- Work to be completed -
Below are records; reproduce exactly the lines from the one that has "Turn this picture" through the one that has "# A height along", ends included, and nothing more.

- Data to process -
+-------+

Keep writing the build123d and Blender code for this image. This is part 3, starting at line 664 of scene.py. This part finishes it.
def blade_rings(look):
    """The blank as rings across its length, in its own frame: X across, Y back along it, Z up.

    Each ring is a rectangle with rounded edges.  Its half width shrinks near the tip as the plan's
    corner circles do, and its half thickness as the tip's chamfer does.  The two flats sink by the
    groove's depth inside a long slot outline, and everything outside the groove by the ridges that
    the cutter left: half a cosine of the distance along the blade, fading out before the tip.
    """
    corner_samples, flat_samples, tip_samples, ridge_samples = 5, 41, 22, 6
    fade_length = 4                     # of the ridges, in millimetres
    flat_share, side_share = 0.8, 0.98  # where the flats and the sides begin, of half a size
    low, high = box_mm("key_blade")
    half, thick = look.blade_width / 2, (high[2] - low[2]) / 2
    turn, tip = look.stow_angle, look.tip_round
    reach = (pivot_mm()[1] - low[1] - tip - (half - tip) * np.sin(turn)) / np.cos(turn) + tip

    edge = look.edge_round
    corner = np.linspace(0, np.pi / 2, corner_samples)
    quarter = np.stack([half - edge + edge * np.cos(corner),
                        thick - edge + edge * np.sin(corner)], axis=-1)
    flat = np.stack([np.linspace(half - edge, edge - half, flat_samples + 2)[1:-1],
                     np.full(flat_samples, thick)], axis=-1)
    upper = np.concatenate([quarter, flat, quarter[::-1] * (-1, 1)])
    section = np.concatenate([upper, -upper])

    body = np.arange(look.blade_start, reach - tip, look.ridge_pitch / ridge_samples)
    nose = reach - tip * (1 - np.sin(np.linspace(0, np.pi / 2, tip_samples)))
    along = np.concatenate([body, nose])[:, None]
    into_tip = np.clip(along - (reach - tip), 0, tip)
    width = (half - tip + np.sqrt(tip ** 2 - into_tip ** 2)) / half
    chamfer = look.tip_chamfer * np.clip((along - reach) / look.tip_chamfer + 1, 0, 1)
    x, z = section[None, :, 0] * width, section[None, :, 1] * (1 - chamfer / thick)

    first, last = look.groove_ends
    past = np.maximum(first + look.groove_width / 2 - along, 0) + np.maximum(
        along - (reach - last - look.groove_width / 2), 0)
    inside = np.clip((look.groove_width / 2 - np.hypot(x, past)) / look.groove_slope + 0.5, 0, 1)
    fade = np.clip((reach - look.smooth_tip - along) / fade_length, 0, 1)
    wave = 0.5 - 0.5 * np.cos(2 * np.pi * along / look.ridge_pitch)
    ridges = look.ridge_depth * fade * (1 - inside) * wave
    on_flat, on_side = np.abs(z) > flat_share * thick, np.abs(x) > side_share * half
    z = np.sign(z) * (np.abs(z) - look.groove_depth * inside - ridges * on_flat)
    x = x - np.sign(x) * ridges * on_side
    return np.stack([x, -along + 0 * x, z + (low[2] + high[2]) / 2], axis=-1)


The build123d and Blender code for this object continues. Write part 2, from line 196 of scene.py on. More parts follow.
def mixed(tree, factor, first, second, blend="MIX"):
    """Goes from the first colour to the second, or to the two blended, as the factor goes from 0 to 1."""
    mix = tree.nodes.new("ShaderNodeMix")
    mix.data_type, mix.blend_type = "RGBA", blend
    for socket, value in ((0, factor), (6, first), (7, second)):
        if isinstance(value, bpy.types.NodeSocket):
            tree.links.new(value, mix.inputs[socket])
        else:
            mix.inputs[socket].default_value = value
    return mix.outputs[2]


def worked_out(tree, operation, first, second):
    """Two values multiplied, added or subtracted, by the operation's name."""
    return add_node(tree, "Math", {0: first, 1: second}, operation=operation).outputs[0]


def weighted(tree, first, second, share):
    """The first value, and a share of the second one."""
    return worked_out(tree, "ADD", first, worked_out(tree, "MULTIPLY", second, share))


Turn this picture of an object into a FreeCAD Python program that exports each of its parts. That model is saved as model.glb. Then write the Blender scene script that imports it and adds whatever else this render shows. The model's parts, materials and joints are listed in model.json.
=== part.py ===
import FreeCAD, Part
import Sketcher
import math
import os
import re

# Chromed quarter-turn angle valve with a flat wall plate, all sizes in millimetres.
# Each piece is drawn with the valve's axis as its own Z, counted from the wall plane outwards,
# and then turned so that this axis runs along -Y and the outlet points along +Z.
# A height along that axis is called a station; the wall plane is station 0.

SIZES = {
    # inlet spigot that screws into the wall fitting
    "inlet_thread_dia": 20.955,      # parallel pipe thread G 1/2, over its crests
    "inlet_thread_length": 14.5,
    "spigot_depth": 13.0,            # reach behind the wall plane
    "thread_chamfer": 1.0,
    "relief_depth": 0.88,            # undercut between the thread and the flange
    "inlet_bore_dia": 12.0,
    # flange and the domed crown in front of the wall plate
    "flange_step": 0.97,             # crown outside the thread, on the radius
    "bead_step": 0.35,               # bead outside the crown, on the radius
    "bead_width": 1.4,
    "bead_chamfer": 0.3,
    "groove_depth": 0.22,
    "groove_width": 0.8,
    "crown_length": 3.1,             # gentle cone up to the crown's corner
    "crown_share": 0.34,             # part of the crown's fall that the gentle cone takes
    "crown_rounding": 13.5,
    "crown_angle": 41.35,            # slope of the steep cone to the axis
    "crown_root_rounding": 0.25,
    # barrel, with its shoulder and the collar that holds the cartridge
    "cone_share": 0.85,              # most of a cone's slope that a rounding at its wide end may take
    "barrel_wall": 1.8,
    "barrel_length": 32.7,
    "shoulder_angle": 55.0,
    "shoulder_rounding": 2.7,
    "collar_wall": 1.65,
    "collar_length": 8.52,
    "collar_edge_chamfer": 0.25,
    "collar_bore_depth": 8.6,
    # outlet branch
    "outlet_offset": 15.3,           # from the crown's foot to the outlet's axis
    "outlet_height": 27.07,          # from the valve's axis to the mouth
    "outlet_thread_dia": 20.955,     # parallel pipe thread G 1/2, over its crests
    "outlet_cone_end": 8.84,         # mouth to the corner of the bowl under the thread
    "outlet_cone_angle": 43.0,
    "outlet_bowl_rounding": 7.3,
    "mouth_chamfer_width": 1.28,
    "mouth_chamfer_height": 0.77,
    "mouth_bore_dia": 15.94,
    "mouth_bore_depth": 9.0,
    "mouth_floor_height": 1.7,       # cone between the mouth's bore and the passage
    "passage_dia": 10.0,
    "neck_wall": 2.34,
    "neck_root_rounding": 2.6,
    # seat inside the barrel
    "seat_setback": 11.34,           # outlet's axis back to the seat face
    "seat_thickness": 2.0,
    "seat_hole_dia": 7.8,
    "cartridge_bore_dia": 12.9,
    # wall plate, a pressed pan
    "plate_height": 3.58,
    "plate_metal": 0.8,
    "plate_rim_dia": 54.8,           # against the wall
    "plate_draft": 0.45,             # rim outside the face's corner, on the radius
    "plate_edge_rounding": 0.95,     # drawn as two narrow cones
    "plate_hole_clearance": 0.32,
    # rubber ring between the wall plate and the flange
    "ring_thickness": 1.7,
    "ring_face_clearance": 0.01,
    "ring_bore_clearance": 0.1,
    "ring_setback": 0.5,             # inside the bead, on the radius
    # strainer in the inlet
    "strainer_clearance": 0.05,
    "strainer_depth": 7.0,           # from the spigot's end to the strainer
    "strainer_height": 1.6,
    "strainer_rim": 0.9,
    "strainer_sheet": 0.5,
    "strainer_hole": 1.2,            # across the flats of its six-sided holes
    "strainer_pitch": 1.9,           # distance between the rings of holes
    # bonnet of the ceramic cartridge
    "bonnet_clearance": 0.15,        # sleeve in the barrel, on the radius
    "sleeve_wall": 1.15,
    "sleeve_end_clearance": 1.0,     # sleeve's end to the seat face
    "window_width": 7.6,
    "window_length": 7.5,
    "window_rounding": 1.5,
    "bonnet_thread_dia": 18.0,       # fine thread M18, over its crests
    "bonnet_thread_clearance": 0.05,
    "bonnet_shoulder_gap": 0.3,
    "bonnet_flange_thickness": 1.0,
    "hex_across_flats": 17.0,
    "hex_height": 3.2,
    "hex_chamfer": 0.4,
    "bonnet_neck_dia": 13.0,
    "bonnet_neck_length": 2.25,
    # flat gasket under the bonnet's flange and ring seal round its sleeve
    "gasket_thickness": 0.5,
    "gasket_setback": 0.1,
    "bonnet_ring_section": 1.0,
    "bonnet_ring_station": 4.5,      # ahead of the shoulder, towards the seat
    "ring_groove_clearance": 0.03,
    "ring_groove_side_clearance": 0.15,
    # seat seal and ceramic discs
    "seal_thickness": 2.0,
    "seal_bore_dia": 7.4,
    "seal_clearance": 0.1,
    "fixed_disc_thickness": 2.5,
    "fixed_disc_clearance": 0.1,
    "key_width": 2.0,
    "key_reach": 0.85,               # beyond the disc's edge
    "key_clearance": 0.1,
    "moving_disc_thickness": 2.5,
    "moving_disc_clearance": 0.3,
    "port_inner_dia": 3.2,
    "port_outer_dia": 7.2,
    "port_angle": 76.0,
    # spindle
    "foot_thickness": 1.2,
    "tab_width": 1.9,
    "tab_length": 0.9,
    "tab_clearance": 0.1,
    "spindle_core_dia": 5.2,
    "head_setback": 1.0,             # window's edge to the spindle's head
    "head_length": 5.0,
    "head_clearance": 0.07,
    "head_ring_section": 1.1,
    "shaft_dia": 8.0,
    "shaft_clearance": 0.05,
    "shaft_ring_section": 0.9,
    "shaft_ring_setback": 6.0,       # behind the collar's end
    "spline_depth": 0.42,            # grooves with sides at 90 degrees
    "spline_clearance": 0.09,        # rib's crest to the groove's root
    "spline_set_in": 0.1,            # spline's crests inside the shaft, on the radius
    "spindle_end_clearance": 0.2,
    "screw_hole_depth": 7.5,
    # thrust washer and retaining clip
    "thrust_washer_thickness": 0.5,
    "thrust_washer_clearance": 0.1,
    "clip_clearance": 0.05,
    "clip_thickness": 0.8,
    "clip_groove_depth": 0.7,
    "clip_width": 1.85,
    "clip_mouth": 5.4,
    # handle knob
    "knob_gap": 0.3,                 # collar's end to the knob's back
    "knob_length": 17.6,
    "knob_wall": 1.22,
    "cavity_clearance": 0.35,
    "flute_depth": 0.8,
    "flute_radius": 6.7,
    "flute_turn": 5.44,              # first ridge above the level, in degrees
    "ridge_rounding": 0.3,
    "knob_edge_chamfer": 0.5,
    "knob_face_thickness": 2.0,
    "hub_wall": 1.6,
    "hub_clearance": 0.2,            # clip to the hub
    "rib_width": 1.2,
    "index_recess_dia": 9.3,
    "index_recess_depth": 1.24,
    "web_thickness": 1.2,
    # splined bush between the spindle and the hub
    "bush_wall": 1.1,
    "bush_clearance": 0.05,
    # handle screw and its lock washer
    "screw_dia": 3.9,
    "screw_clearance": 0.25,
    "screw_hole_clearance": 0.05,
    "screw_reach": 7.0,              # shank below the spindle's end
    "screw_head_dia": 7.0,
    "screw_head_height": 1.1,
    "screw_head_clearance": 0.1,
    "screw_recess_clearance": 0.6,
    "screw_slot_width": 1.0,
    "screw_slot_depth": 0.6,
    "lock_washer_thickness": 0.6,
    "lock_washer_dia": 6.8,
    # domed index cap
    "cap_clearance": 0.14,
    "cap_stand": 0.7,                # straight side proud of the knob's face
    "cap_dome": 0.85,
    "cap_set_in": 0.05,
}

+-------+

- Full response -
Turn this picture of an object into a FreeCAD Python program that exports each of its parts. That model is saved as model.glb. Then write the Blender scene script that imports it and adds whatever else this render shows. The model's parts, materials and joints are listed in model.json.
=== part.py ===
import FreeCAD, Part
import Sketcher
import math
import os
import re

# Chromed quarter-turn angle valve with a flat wall plate, all sizes in millimetres.
# Each piece is drawn with the valve's axis as its own Z, counted from the wall plane outwards,
# and then turned so that this axis runs along -Y and the outlet points along +Z.
# A height along that axis is called a station; the wall plane is station 0.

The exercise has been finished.